Kidlington Visit to South Africa, 2007
In the spring of 2007, ACHIVA members Kathryn Ellis and Eleanor Williamson, along with Revd Hilary Campbell, Team Vicar in the parish of Kidlington with Hampton Poyle, visited Kidlington's link parish of All Saints, Montshiwa. They also met with Masi Cowper. Eleanor provided these reflections on their visit, first published in the Kidlington News.
In Africa, you don’t die of AIDS: you still die, but in explanation, they will say that you “got sick”. If a woman discloses to her husband that she is HIV positive, he may beat her and throw her out, even if it was he who infected her. Although drugs are available to pregnant women who have tested HIV positive that prevent them passing the virus to their child, many do not return to the clinic for their test results.
Such is the stigma associated with HIV/AIDS in South Africa. From a previous visit to Montshiwa in 2005, it was evident that HIV/AIDS was doing enormous damage, that this was compounded by stigma, and that the link church did not feel comfortable taking leadership. There did not appear to be a coordinated programme in the parish, and as this includes some 30 outstations, many remote and with poor infrastructure, the very idea of coordination was questionable.
Kathryn Ellis, Hilary Campbell and I travelled out in March 2007 with the specific aim of exploring, and facilitating discussion on, the issues surrounding HIV/AIDS. What programmes already existed that might work for Montshiwa? What resources were out there in the community – people with key roles and expertise who could work together to set things in motion? We sensed that the pieces of the jigsaw were already there: they just need piecing together.
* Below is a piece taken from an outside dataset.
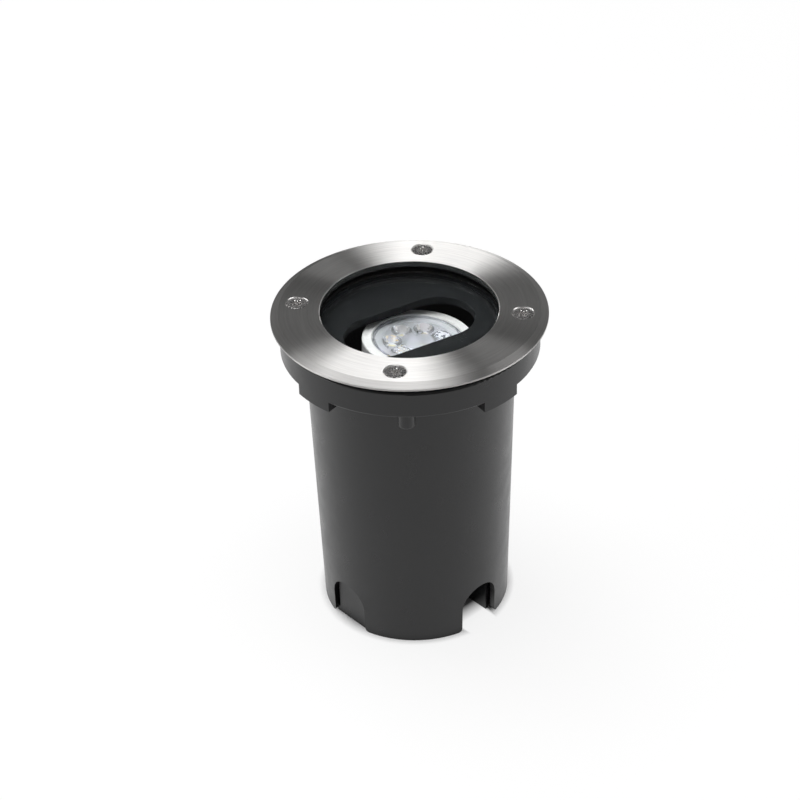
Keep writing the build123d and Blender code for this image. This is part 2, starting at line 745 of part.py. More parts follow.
with BuildPart() as friction_washers:
    for frame in pivot_frames:
        with BuildSketch(frame.offset(ear_outer_face + running_clearance)):
            Circle(friction_washer_radius)
            Circle(pivot_screw_radius + running_clearance, mode=Mode.SUBTRACT)
        extrude(amount=friction_washer_thickness - running_clearance)

# ======================= cradle and lampholder =======================

with BuildPart() as cradle:
    with BuildSketch(lamp_frame.offset(cradle_bottom)):
        RectangleRounded(cradle_width, 2 * ear_outer_face, cradle_thickness)
    extrude(amount=cradle_thickness)
    for side in (-1, 1):
        ear_plane = Plane(origin=(0, 0, pivot_height), x_dir=lamp_cross,
                          z_dir=tuple(part for part in pivot_direction))
        with BuildSketch(ear_plane.offset(side * ear_inner_face)):
            with BuildLine():
                half = cradle_width / 2
                foot = -cradle_bottom
                Line((-half, foot), (half, foot))
                Line((half, foot), (half, foot - cradle_thickness))
                Line((half, foot - cradle_thickness), (arm_width / 2, 0))
                ThreePointArc((arm_width / 2, 0), (0, -arm_width / 2), (-arm_width / 2, 0))
                Line((-arm_width / 2, 0), (-half, foot - cradle_thickness))
                Line((-half, foot - cradle_thickness), (-half, foot))
            make_face()
            Circle(pivot_screw_radius + running_clearance, mode=Mode.SUBTRACT)
        extrude(amount=side * cradle_thickness)
    with BuildSketch(lamp_frame.offset(cradle_bottom)):
        Circle(cradle_wire_hole_radius)
        with Locations((-holder_screw_spread / 2, 0), (holder_screw_spread / 2, 0)):
            Circle(holder_screw_radius + hole_clearance)
    extrude(amount=cradle_thickness, mode=Mode.SUBTRACT)

with BuildPart() as lampholder:
    with BuildSketch(lamp_frame.offset(cradle_top)):
        Circle(holder_radius)
        Rectangle(2 * holder_radius, 2 * holder_flat_distance, mode=Mode.INTERSECT)
    extrude(amount=holder_height)
    fillet(lampholder.faces().sort_by(lamp_axis)[-1].edges(), holder_edge_fillet)
    with BuildSketch(lamp_frame.offset(lamp_seat)):
        with Locations((0, -pin_spacing / 2), (0, pin_spacing / 2)):
            Circle(pin_head_radius + pin_pocket_clearance)
    extrude(amount=-pin_length - pin_pocket_clearance, mode=Mode.SUBTRACT)
    with BuildSketch(lamp_frame.offset(cradle_top)):
        with Locations((-holder_screw_spread / 2, 0), (holder_screw_spread / 2, 0)):
            Circle(holder_screw_radius + fixed_clearance)
    extrude(amount=holder_screw_bite, mode=Mode.SUBTRACT)
    with BuildSketch(lamp_frame.offset(cradle_top)):
        with Locations((0, -lead_spacing / 2), (0, lead_spacing / 2)):
            Circle(lead_radius + fixed_clearance)
    extrude(amount=lead_embed, mode=Mode.SUBTRACT)

with BuildPart() as holder_screws:
    with BuildSketch(lamp_frame.offset(cradle_bottom)):
        with Locations((-holder_screw_spread / 2, 0), (holder_screw_spread / 2, 0)):
            Circle(holder_screw_radius)
    extrude(amount=cradle_thickness + holder_screw_bite - running_clearance)
    with BuildSketch(lamp_frame.offset(cradle_bottom)):
        with Locations((-holder_screw_spread / 2, 0), (holder_screw_spread / 2, 0)):
            Circle(holder_screw_head_radius)
    extrude(amount=-holder_screw_head_height)

# ======================= lamp =======================

with BuildPart() as lamp_base:
    with BuildSketch(lamp_frame.offset(lamp_seat)):
        Circle(lamp_neck_radius)
        Rectangle(2 * lamp_neck_radius, 2 * holder_flat_distance, mode=Mode.INTERSECT)
    extrude(amount=lamp_neck_height)
    with BuildSketch(lamp_frame.offset(lamp_seat)):
        with Locations((0, -pin_spacing / 2), (0, pin_spacing / 2)):
            Circle(pin_neck_radius + fixed_clearance)
    extrude(amount=pin_root, mode=Mode.SUBTRACT)

with BuildPart() as lamp_pins:
    with BuildSketch(lamp_frame.offset(lamp_seat + pin_root)):
        with Locations((0, -pin_spacing / 2), (0, pin_spacing / 2)):
            Circle(pin_neck_radius)
    extrude(amount=-pin_root - pin_length)
    with BuildSketch(lamp_frame.offset(lamp_seat - pin_length)):
        with Locations((0, -pin_spacing / 2), (0, pin_spacing / 2)):
            Circle(pin_head_radius)
    extrude(amount=pin_head_height)

with BuildPart() as lamp_body:
    with BuildSketch(lamp_section):
        with BuildLine():
            Polyline(
                (0, lamp_neck_top),
                (lamp_neck_radius + lamp_wall, lamp_neck_top),
                (lamp_radius, lamp_rim_bottom),
                (lamp_radius, lamp_face_above_pivot),
                (optic_radius, lamp_face_above_pivot),
                (optic_radius, optic_bottom),
                (optic_radius - lamp_wall, optic_bottom),
                (optic_radius - lamp_wall, led_board_top - led_board_thickness),
                (0, led_board_top - led_board_thickness),
                close=True,
            )
        make_face()
    revolve(axis=lamp_axis)
    rim_circles = lamp_body.edges().filter_by(GeomType.CIRCLE).filter_by(
        lambda edge: abs(edge.radius - lamp_radius) < match)
    fillet(rim_circles.sort_by(lamp_axis)[-1], lamp_rim_fillet)
    flare = (lamp_radius - lamp_neck_radius - lamp_wall) / (lamp_rim_bottom - lamp_neck_top)
    cavity_bottom = lamp_neck_top + lamp_wall
    with BuildSketch(lamp_section):
        with BuildLine():
            Polyline(
                (0, cavity_bottom),
                (lamp_neck_radius, cavity_bottom),
                (lamp_neck_radius + flare * (cavity_top - cavity_bottom), cavity_top),
                (0, cavity_top),
                close=True,
            )
        make_face()
    revolve(axis=lamp_axis, mode=Mode.SUBTRACT)

with BuildPart() as driver_board:
    with BuildSketch(lamp_frame.offset(cavity_bottom)):
        Rectangle(driver_width, driver_width)
    extrude(amount=driver_thickness)
    with BuildSketch(lamp_frame.offset(cavity_bottom + driver_thickness)):
        with PolarLocations(driver_part_size, driver_part_count):
            Circle(driver_part_size / 2)
    extrude(amount=driver_part_size)

with BuildPart() as lamp_optic:
    with BuildSketch(lamp_frame.offset(optic_bottom)):
        Circle(optic_radius - fixed_clearance)
    extrude(amount=optic_thickness)
    with BuildSketch(lamp_frame.offset(optic_bottom)):
        with PolarLocations(led_circle_radius, led_count, start_angle=led_first_angle):
            Circle(optic_cup_top_radius)
    cup_slope = (optic_cup_top_radius - optic_cup_bottom_radius) / optic_cup_height
    extrude(amount=-optic_cup_height, taper=degrees(atan(cup_slope)))

with BuildPart() as led_board:
    with BuildSketch(lamp_frame.offset(led_board_top)):
        Circle(optic_radius - lamp_wall - fixed_clearance)
    extrude(amount=-led_board_thickness)

with BuildPart() as led_chips:
    with BuildSketch(lamp_frame.offset(led_board_top)):
        with PolarLocations(led_circle_radius, led_count, start_angle=led_first_angle):
            Rectangle(led_size, led_size)
    extrude(amount=led_height)

# ======================= leads and floating connector =======================


def build_lead(side):
    """One lead from the lampholder's underside down into the connector."""
    lead_plane = Plane(origin=(0, 0, pivot_height), x_dir=pivot_direction,
                       z_dir=lamp_cross)
    near = side * lead_spacing / 2
    far = side * connector_pole_spacing / 2
    with BuildPart() as lead:
        with BuildLine(lead_plane) as route:
            FilletPolyline(
                (near, cradle_top + lead_embed),
                (near, cradle_bottom - lead_drop / 6),
                (far, connector_top + lead_drop / 6),
                (far, connector_top - lead_embed),
                radius=lead_bend_radius,
            )
        with BuildSketch(lamp_frame.offset(cradle_top + lead_embed)):
            with Locations((0, near)):
                Circle(lead_radius)
        sweep(path=route.wires()[0])
    return lead


lead_pair = [build_lead(side) for side in (-1, 1)]
with BuildPart() as holder_leads:
    for lead in lead_pair:
        add(lead.part)

with BuildPart() as connector_block:
    with BuildSketch(lamp_frame.offset(connector_top)):
        Rectangle(connector_width, connector_length)
    extrude(amount=-connector_height)
    fillet(connector_block.edges(), connector_edge_fillet)
    poles = [(0, -connector_pole_spacing / 2), (0, connector_pole_spacing / 2)]
    with BuildSketch(lamp_frame.offset(connector_top)):
        with Locations(*poles):
            Circle(lead_radius + fixed_clearance)
    extrude(amount=-lead_embed, mode=Mode.SUBTRACT)
    connector_front = Plane(origin=lamp_frame.from_local_coords(
        (connector_width / 2, 0, connector_top - connector_height / 2)),
        x_dir=pivot_direction, z_dir=lamp_cross)
    with BuildSketch(connector_front):
        with Locations((-connector_pole_spacing / 2, 0), (connector_pole_spacing / 2, 0)):
            Circle(connector_screw_radius + fixed_clearance)
    extrude(amount=-connector_screw_height, mode=Mode.SUBTRACT)

with BuildPart() as connector_screws:
    with BuildSketch(connector_front):
        with Locations((-connector_pole_spacing / 2, 0), (connector_pole_spacing / 2, 0)):
            Circle(connector_screw_radius)
    extrude(amount=-connector_screw_height)
    with BuildSketch(connector_front):
        with Locations((-connector_pole_spacing / 2, 0), (connector_pole_spacing / 2, 0)):
            Rectangle(connector_slot_width, 2 * connector_screw_radius)
    extrude(amount=-connector_screw_height / 2, mode=Mode.SUBTRACT)

# ======================= labels and files =======================

pieces = {
    "pot": pot,
    "gland_body": gland_body,
    "gland_washer": gland_washer,
    "gland_locknut": gland_locknut,
    "gland_seal": gland_seal,
    "gland_nut": gland_nut,
    "flange_gasket": flange_gasket,
    "glass_gasket": glass_gasket,
    "cover_glass": cover_glass,
    "cover_ring": cover_ring,
    "cover_screws": cover_screws,
    "screw_inserts": screw_inserts,
    "swivel_seat": swivel_seat,
    "baffle": baffle,
    "arm_left": arm_left,
    "arm_right": arm_right,
    "arm_screws": arm_screws,
    "pivot_screws": pivot_screws,
    "pivot_nuts": pivot_nuts,
    "friction_washers": friction_washers,
    "cradle": cradle,
    "lampholder": lampholder,
    "holder_screws": holder_screws,
    "lamp_base": lamp_base,
    "lamp_pins": lamp_pins,
    "lamp_body": lamp_body,
    "lamp_optic": lamp_optic,
    "led_board": led_board,
    "led_chips": led_chips,
    "driver_board": driver_board,
    "holder_leads": holder_leads,
    "connector_block": connector_block,
    "connector_screws": connector_screws,
}

os.makedirs("parts", exist_ok=True)
for name, piece in pieces.items():
    piece.part.label = name
    export_step(piece.part, f"parts/{name}.step")
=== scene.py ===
import json
from math import cos, hypot, pi, radians, sin, sqrt

import bmesh
import bpy
from mathutils import Matrix, Quaternion, Vector


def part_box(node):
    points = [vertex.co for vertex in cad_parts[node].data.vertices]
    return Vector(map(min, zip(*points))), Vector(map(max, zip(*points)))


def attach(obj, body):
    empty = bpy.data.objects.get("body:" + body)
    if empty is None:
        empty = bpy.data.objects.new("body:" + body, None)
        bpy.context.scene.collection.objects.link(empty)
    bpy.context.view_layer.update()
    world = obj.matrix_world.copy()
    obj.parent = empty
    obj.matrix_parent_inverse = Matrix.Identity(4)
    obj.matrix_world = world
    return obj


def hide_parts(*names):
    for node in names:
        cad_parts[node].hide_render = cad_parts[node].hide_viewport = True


# In ground well light: the looks of every surface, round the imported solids.
# Lengths are in metres; MM turns the part's millimetres into them.
MM = 0.001

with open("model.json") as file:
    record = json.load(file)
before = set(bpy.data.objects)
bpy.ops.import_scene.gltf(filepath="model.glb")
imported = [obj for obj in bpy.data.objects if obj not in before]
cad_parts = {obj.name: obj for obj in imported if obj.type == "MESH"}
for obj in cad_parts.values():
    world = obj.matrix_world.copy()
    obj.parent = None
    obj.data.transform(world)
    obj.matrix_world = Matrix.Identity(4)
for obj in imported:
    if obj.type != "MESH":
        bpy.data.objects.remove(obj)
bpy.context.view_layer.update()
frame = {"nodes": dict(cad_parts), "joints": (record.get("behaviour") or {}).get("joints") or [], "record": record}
record = frame["record"]
nodes = frame["nodes"]

# ---- camera, fitted to the photograph ----
PHOTO_SIDE = 800
SENSOR, LENS = 36.0, 95.14  # in millimetres, as Blender takes them
CAMERA_DISTANCE = 952.4 * MM
CAMERA_ELEVATION = radians(36.148)
CAMERA_AZIMUTH = radians(2.75)
CAMERA_ROLL = radians(1.5066)
AIM_HEIGHT = 75.8 * MM
AIM_PIXEL = (413.04, 450.09)

# ---- studio ----
# Brightness by the height of a direction: a white wall low down, a dim band, and dark from
# where the cover glass mirrors it to the camera.
WORLD_STOPS = ((0.02, 0.9), (0.14, 0.26), (0.42, 0.26), (0.49, 0.015))
LIGHT_AIM = (0, 0, 0.1)
SOFTBOXES = (  # name, place, width, depth, power in watts
    ("top", (-0.27, 0.22, 2.3), 1.2, 2.2, 42.0),
    ("left", (-2.4, -0.5, 0.55), 1.8, 0.7, 16.0),
    ("right", (2.4, -0.2, 0.55), 1.6, 0.7, 10.0),
)

# ---- lamp and baffle, as in the solids ----
SWIVEL_ANGLE = radians(32.6)
TILT_ANGLE = radians(4.0)
LAMP_FACE = 59.0 * MM
LAMP_RADIUS = 24.6 * MM
OPTIC_RADIUS = 20.2 * MM
OPTIC_TOP = 58.4 * MM
OPTIC_BOTTOM = 56.0 * MM
LENS_RADIUS = 18.6 * MM
BOARD_TOP = 48.8 * MM
CUP_COUNT = 7
CUP_FIRST_ANGLE = radians(-5.0)
CUP_CIRCLE = 11.6 * MM
CUP_TOP_RADIUS = 4.7 * MM
CUP_BOTTOM_RADIUS = 2.4 * MM
CUP_HEIGHT = 6.4 * MM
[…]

Our first week was spent visiting projects in Johannesburg and Soweto. These included Themba, a travelling youth theatre; Tsa-Botsogo, the community care centre founded by Masi Cowper (who spoke at St Mary’s earlier this year); Rainbow Village AIDS Hospice; and an orphanage for abused and abandoned children, some of whom are also living with HIV.
Moving to Montshiwa for our second week, we visited medical facilities, schools and outstations. At Molemo Memorial Primary School, the children performed readings and drama based on the book “You, Me & HIV”. Kidlington had placed these books in the school in 2005. At another school, we heard the key messages of safer sex, condoms and “a friend with AIDS is still your friend” from children as young as six or seven. Yet among adults, stigma still casts a shadow of silence.
We had travelled out with a set of fifteen puppets, made by the ladies of Kidlington and Hampton Poyle. With illiteracy rates around 30 percent, Kathryn had conceived of puppet theatre as an educational tool to convey the facts of transmission and prevention to non-readers. We quickly saw that the puppets had a wider potential – in helping people to talk more naturally and openly. By putting your fears and feelings into the mouth of a puppet, it becomes easier to externalise them.
AIDS in Africa is a problem of such magnitude that it is at once shocking and no longer shocking: it becomes a fact of life. In South Africa, HIV prevalence for the population overall is around 10 percent; in the age groups 20–24 and 30–34 it is around 25 percent; and in the age group 25–29, around 33 percent. Numbers do no justice to individuals. Consequently, it becomes the small details that move us, in bringing things back to personal proportions.
Small details, like the beaded crocodile I bought from the AIDS Hospice craft stall. The crocodile is supposed to bring good luck. I often think of the man or woman in whose young and frail fingers its beadwork body would be fashioned; how they would sense the cruel irony of their own luck running out. They are quite probably dead by now.
Yet, what strikes me about Africa is the preoccupation with living, not dying. One does not meet AIDS ‘victims’ or feel ‘pity’ for ‘sufferers’. These are outsider labels, and one quickly realises the terms of reference are inaccurate. HIV is something you live with; everyone has a contribution to make; you get on with making it. Needless to say, we met some extraordinary people.
The visit was for us an education. We learnt so much of value in so brief a time that, as Hilary so eloquently put it, I hope we never “recover” from the experience.